The Mozambican gentleman who congratulated himself at length — “Congratulations to meeeeeeeeeeeeee” — was not being petty. He was being honest. His happiness was real. The continent’s happiness was real. The laughter was not theatre. It was relief, and it was recognition, and it was the satisfaction of watching something true finally confirmed in a number on a scoreboard.
South Africa’s government called it “unity, determination, and pride.” The continent called it 271 laughing emojis. Both are accurate descriptions of what happened. They are just describing different things.
Bafana Bafana’s players did not design Operation Dudula. Many of them have friends from the countries now cheering against them. The individuals on the pitch are not the policy. That much should be said plainly.

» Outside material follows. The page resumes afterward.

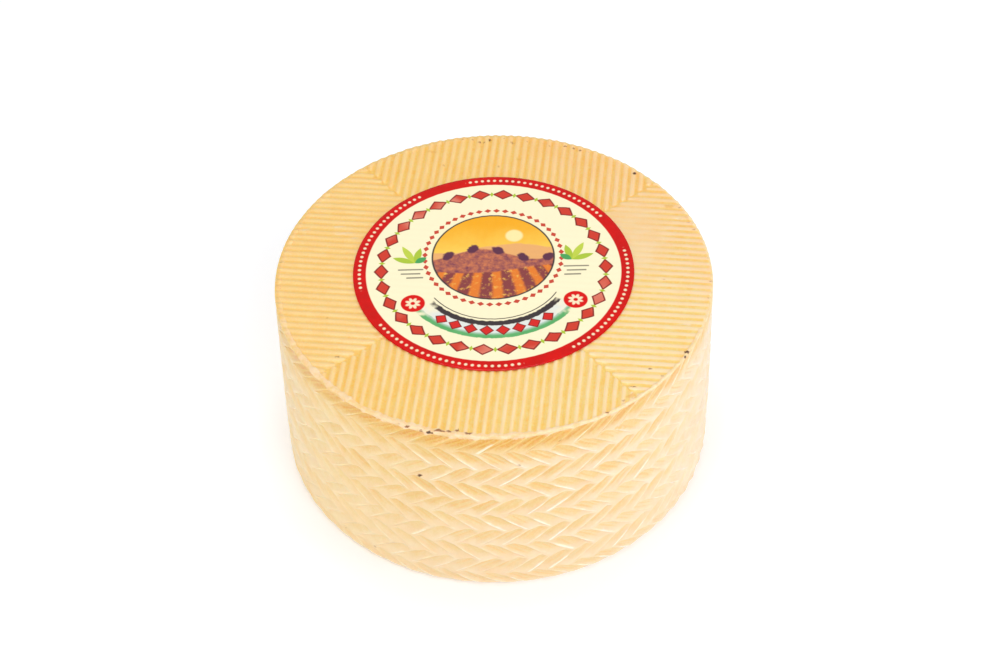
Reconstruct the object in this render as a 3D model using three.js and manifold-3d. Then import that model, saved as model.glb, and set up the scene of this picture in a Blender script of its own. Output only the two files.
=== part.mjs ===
// A whole, uncut wheel of pressed sheep's milk cheese with a round paper label on its top face.
// The side carries the herringbone relief of a plaited grass belt in ten rows, and both faces carry
// the ridges of a pressing board in four quarters, inside a low uneven lip.
// Millimetres, +Z up, origin at the centre of the resting face, front of the label towards -Y.

import * as THREE from "three";
import { mergeVertices } from "three/addons/utils/BufferGeometryUtils.js";
import Module from "manifold-3d";

// The wheel
const TOP_RADIUS = 101;
const BASE_RADIUS = 102.9;
const HEIGHT = 101.5;
const MID_BULGE = 0.5;
const BASE_ROUNDING = 5;

// The plaited side: rows of leaning hollows, each row leaning the other way from the last
const PLAIT_ROWS = 10;
const STRANDS_PER_ROW = 60;
const STRAND_LEAN = 1.25; // how far a strand runs round the wheel across its row, in strands
const HOLLOW_DEPTH = 1.1;
const HOLLOW_ENDS = [0.34, 0.74]; // where a hollow is deepest, as shares of its row from below
const SCALLOP = 0.9; // rise and fall of the wavy line between two rows
const HOLLOW_UNEVENNESS = 0.25; // share by which a hollow's depth varies round the wheel

// The lip round the top face
const LIP_WIDTH = 2.6;
const LIP_HEIGHT = 0.4;
const LIP_WAVE = 0.12;
const LIP_CREST = [0.3, 0.6]; // where its crest lies, as shares of its width from outside
const LIP_DROP = 1.2; // from the top face down to the first strands

// The ridges of the pressing board, on both faces
const RIDGE_PITCH = 3.88;
const GROOVE_FLOOR = 1.5;
const GROOVE_MOUTH = 2.5; // so that a flat crest of 1.38 is left between two grooves
const GROOVE_DEPTH = 0.7;
const TOP_LAND = 0.4; // plain land between the grooves' ends and the lip
const BASE_LAND = 1.4; // plain land between the grooves' ends and the foot's rounding
const PATTERN_TURN = -7; // degrees, of the whole board against the label
// Each quarter faces this way before the turn, and its first crest lies this share of a pitch
// to the left of its middle line.
const QUARTERS = [
  { facing: -90, crestShift: 0.54 },
  { facing: 0, crestShift: 0 },
  { facing: 90, crestShift: 0.5 },
  { facing: 180, crestShift: 0.35 },
];

// The label
const LABEL_RADIUS = 65;
const LABEL_THICKNESS = 0.3;
const LABEL_SHIFT_BACK = 3.1;
const LABEL_SIDES = 90;

const ROW_HEIGHT = HEIGHT / PLAIT_ROWS;
const CUT_MARGIN = 0.3; // how far a cutting tool reaches past the face that it cuts

const wasm = await Module();
wasm.setup();

// A closed geometry as a solid that can be joined and cut.
function solidOf(geometry) {
  const bare = geometry.clone();
  bare.deleteAttribute("normal");
  bare.deleteAttribute("uv");
  const merged = mergeVertices(bare);
  return new wasm.Manifold(
    new wasm.Mesh({
      numProp: 3,
      vertProperties: new Float32Array(merged.attributes.position.array),
      triVerts: new Uint32Array(merged.index.array),
    }),
  );
}

// The solid's surface as a geometry again.
function geometryOf(solid) {
  const mesh = solid.getMesh();
  const geometry = new THREE.BufferGeometry();
  geometry.setAttribute("position", new THREE.BufferAttribute(mesh.vertProperties, 3));
  geometry.setIndex(new THREE.BufferAttribute(mesh.triVerts, 1));
  geometry.computeVertexNormals();
  return geometry;
}

// A slow, uneven variation round the wheel between -1 and 1, at a place counted in strands.
function uneven(strand, seed) {
  const angle = (strand / STRANDS_PER_ROW) * 2 * Math.PI;
  return (
    0.5 * Math.sin(3 * angle + 1.7 * seed) +
    0.3 * Math.sin(7 * angle + 2.9 * seed) +
    0.2 * Math.sin(13 * angle + 4.3 * seed)
  );
}

// The side's radius without its relief: a slight taper to the top and a slight belly.
function sideRadius(z) {
  const share = z / HEIGHT;
  return BASE_RADIUS + (TOP_RADIUS - BASE_RADIUS) * share + 4 * MID_BULGE * share * (1 - share);
}

// A point of the wheel's skin, at a place round it that is counted in strands.
function skinPoint(radius, strand, z) {
  const angle = (strand / STRANDS_PER_ROW) * 2 * Math.PI;
  return new THREE.Vector3(radius * Math.cos(angle), radius * Math.sin(angle), z);
}

// A wheel's skin is gathered as points and triangles.
class Skin {
  points = [];
  faces = [];

  // Adds a point and gives its number.
  add(point) {
    return this.points.push(point) - 1;
  }

  // A ring of points, one for each strand. heightAt gives the height at a place round the wheel.
  ring(radius, heightAt, shift) {
    return Array.from({ length: STRANDS_PER_ROW }, (_, strand) =>
      this.add(skinPoint(radius, strand + shift, heightAt(strand + shift))),
    );
  }

  // A plain band between two rings.
  band(lower, upper) {
    lower.forEach((a, strand) => {
      const next = (strand + 1) % STRANDS_PER_ROW;
      this.faces.push(a, lower[next], upper[next], a, upper[next], upper[strand]);
    });
  }

  // A flat disc that closes the skin at its top or its bottom.
  cap(ring, z, facingUp) {
    const centre = this.add(new THREE.Vector3(0, 0, z));
    ring.forEach((a, strand) => {
      const b = ring[(strand + 1) % STRANDS_PER_ROW];
      this.faces.push(centre, facingUp ? a : b, facingUp ? b : a);
    });
  }

  // A row of hollows between two lines, each of them the corners that two rows share and perhaps the
  // middles of the arches between them. Each hollow is deepest along a line between two points.
  hollows(lower, upper, deepPoints) {
    lower.corners.forEach((a, strand) => {
      const next = (strand + 1) % STRANDS_PER_ROW;
      const [b, c, d] = [lower.corners[next], upper.corners[next], upper.corners[strand]];
      const [e, f] = deepPoints(strand).map((point) => this.add(point));
      this.faces.push(b, c, f, b, f, e, d, a, e, d, e, f);
      this.edge(a, b, lower.middles?.[strand], e);
      this.edge(c, d, upper.middles?.[strand], f);
    });
  }

  // The triangles from an edge, which may be broken at its middle, to a point.
  edge(from, to, middle, tip) {
    if (middle === undefined) this.faces.push(from, to, tip);
    else this.faces.push(from, middle, tip, middle, to, tip);
  }

  geometry() {
    const geometry = new THREE.BufferGeometry();
    const numbers = this.points.flatMap((point) => point.toArray());
    geometry.setAttribute("position", new THREE.Float32BufferAttribute(numbers, 3));
    geometry.setIndex(this.faces);
    return geometry;
  }
}

// The wheel before its faces are grooved: the foot, the rows of the plait and the lip.
function wheelSkin() {
  const wheel = new Skin();
  const level = (z) => () => z;
  const footRadius = BASE_RADIUS - BASE_ROUNDING;
  const roundingAngle = Math.PI / 3;
  const roundingTop = BASE_ROUNDING * (1 - Math.cos(roundingAngle));
  const roundingRadius = footRadius + BASE_ROUNDING * Math.sin(roundingAngle);
  const shiftAt = (line) => ((PLAIT_ROWS - line) % 2 === 0 ? STRAND_LEAN : 0);

  let belowZ = roundingTop;
  let belowShift = shiftAt(0);
  const foot = wheel.ring(footRadius, level(0), belowShift);
  let below = { corners: wheel.ring(roundingRadius, level(roundingTop), belowShift) };
  wheel.cap(foot, 0, false);
  wheel.band(foot, below.corners);
  for (let row = 1; row <= PLAIT_ROWS; row++) {
    const isTop = row === PLAIT_ROWS;
    const z = isTop ? HEIGHT - LIP_DROP : row * ROW_HEIGHT;
    const shift = shiftAt(row);
    const [z0, shift0] = [belowZ, belowShift];
    const line = isTop
      ? { corners: wheel.ring(sideRadius(z), level(z), shift) }
      : {
          corners: wheel.ring(sideRadius(z), level(z - SCALLOP), shift),
          middles: wheel.ring(sideRadius(z), level(z + SCALLOP), shift + 0.5),
        };
    wheel.hollows(below, line, (strand) =>
      HOLLOW_ENDS.map((share) => {
        const deepZ = z0 + share * (z - z0);
        const place = strand + 0.5 + shift0 + share * (shift - shift0);
        const depth = HOLLOW_DEPTH * (1 + HOLLOW_UNEVENNESS * uneven(place, row));
        return skinPoint(sideRadius(deepZ) - depth, place, deepZ);
      }),
    );
    below = line;
    belowZ = z;
    belowShift = shift;
  }

  const lip = (place) => HEIGHT + LIP_HEIGHT + LIP_WAVE * uneven(place, 2);
  const [lipOuter, lipInner] = LIP_CREST.map((share) =>
    wheel.ring(TOP_RADIUS - LIP_WIDTH * share, lip, belowShift),
  );
  const face = wheel.ring(TOP_RADIUS - LIP_WIDTH, level(HEIGHT), belowShift);
  wheel.band(below.corners, lipOuter);
  wheel.band(lipOuter, lipInner);
  wheel.band(lipInner, face);
  wheel.cap(face, HEIGHT, true);
  return wheel.geometry();
}

// One groove's cutting tool: a bar with slanting sides along +X from start to end, centred on
// offset in Y and sunk to the groove's depth below z = 0.
function grooveBar(start, end, offset) {
  const slope = (GROOVE_MOUTH - GROOVE_FLOOR) / 2 / GROOVE_DEPTH;
  const halfFloor = GROOVE_FLOOR / 2;
  const halfTop = halfFloor + slope * (GROOVE_DEPTH + CUT_MARGIN);
  const section = new THREE.Shape();
  section.moveTo(-halfFloor, -GROOVE_DEPTH);
  section.lineTo(halfFloor, -GROOVE_DEPTH);
  section.lineTo(halfTop, CUT_MARGIN);
  section.lineTo(-halfTop, CUT_MARGIN);
  section.closePath();
  const bar = new THREE.ExtrudeGeometry(section, { depth: end - start, bevelEnabled: false });
  const alongX = new THREE.Matrix4().makeBasis(
    new THREE.Vector3(0, 1, 0),
    new THREE.Vector3(0, 0, 1),
    new THREE.Vector3(1, 0, 0),
  );
  return bar.applyMatrix4(alongX).translate(start, offset, 0);
}

// All grooves of one face as one cutting tool: four quarters of parallel grooves that run outwards
// from the two lines along which the quarters meet. place sets the tool on its face.
function faceGrooves(reach, place) {
  const tool = (bar, facing) => {
    const turn = THREE.MathUtils.degToRad(facing + PATTERN_TURN);
    return solidOf(bar.rotateZ(turn).applyMatrix4(place));
  };
  let grooves = tool(grooveBar(-reach, reach, 0), -45).add(tool(grooveBar(-reach, reach, 0), 45));
  const steps = Math.floor((reach * Math.SQRT1_2) / RIDGE_PITCH);
  for (const { facing, crestShift } of QUARTERS) {
    for (let step = -steps - 1; step <= steps; step++) {
      const offset = (step + 0.5 + crestShift) * RIDGE_PITCH;
      const start = Math.abs(offset);
      const end = Math.sqrt(Math.max(0, reach ** 2 - (start + GROOVE_MOUTH / 2) ** 2));
      if (end - start < RIDGE_PITCH) continue;
      grooves = grooves.add(tool(grooveBar(start, end, offset), facing));
    }
  }
  return grooves;
}

function wheelGeometry() {
  const onTop = new THREE.Matrix4().makeTranslation(0, 0, HEIGHT);
  const underneath = new THREE.Matrix4().makeScale(1, -1, -1);
  const wheel = solidOf(wheelSkin())
    .subtract(faceGrooves(TOP_RADIUS - LIP_WIDTH - TOP_LAND, onTop))
    .subtract(faceGrooves(BASE_RADIUS - BASE_ROUNDING - BASE_LAND, underneath));
  return geometryOf(wheel);
}

// The label lies on the crests of the ridges.
function labelGeometry() {
  const disc = new THREE.CylinderGeometry(LABEL_RADIUS, LABEL_RADIUS, LABEL_THICKNESS, LABEL_SIDES);
  disc.rotateX(Math.PI / 2);
  return disc;
}

const rind = new THREE.MeshStandardMaterial({ color: 0xf0d69c, roughness: 0.5, metalness: 0 });
const paper = new THREE.MeshStandardMaterial({ color: 0xc8301f, roughness: 0.35, metalness: 0 });

const cheeseWheel = new THREE.Mesh(wheelGeometry(), rind);
cheeseWheel.name = "cheese_wheel";

const label = new THREE.Mesh(labelGeometry(), paper);
label.name = "label";
label.position.set(0, LABEL_SHIFT_BACK, HEIGHT + LABEL_THICKNESS / 2);

const cheese = new THREE.Group();
cheese.add(cheeseWheel, label);

export default cheese;
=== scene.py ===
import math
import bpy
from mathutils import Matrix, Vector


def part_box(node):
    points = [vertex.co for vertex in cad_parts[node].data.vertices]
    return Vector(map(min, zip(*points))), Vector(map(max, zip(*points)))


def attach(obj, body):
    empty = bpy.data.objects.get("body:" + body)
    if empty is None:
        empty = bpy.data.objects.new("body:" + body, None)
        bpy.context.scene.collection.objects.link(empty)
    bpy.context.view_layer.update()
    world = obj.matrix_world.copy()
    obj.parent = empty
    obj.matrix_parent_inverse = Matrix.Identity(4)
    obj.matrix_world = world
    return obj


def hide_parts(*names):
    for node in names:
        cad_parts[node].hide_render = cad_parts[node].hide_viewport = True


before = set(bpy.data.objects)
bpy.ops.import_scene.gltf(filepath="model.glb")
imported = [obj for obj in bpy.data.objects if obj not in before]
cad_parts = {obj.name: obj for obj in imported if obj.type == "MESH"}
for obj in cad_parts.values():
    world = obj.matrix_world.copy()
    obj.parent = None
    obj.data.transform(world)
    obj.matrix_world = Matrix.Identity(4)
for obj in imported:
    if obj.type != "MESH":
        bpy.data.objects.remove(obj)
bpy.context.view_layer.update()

# A whole wheel of pressed sheep's milk cheese with a round printed label, on a pale floor.
# The wheel's relief is worked out in millimetres in the frame's own axes: +Z up, the front of
# the label towards -Y, the origin at the centre of the resting face.

from types import SimpleNamespace

import bpy
import numpy as np
from mathutils import Matrix, Vector

MM = 0.001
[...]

But nations are judged collectively on the world stage — which is the entire logic of international football. You send a team in your name. You receive the response in your name. That is the arrangement, and it has always been the arrangement.
The only scoreline that changes the continental response is not a goal against Mexico or a win over Czech Republic. It is a different kind of result entirely: the moment South Africa decides to look at what it has done to its neighbours, to the people it invited in and then turned on, and to have that conversation loudly enough for the continent to hear it.
Until then, Africa will continue to file in behind whoever South Africa is playing. Cheerfully. In green jerseys. With sombreros. From their beds, at midnight, reading the comments and congratulating themselves at great length.
The support is not gone. Support that is earned can be earned back. But it cannot be assumed, inherited, or demanded. It cannot be collected by issuing a statement about unity and determination while the green jerseys are still being ordered online.
It is earned. It always has been. Africa simply stopped pretending otherwise.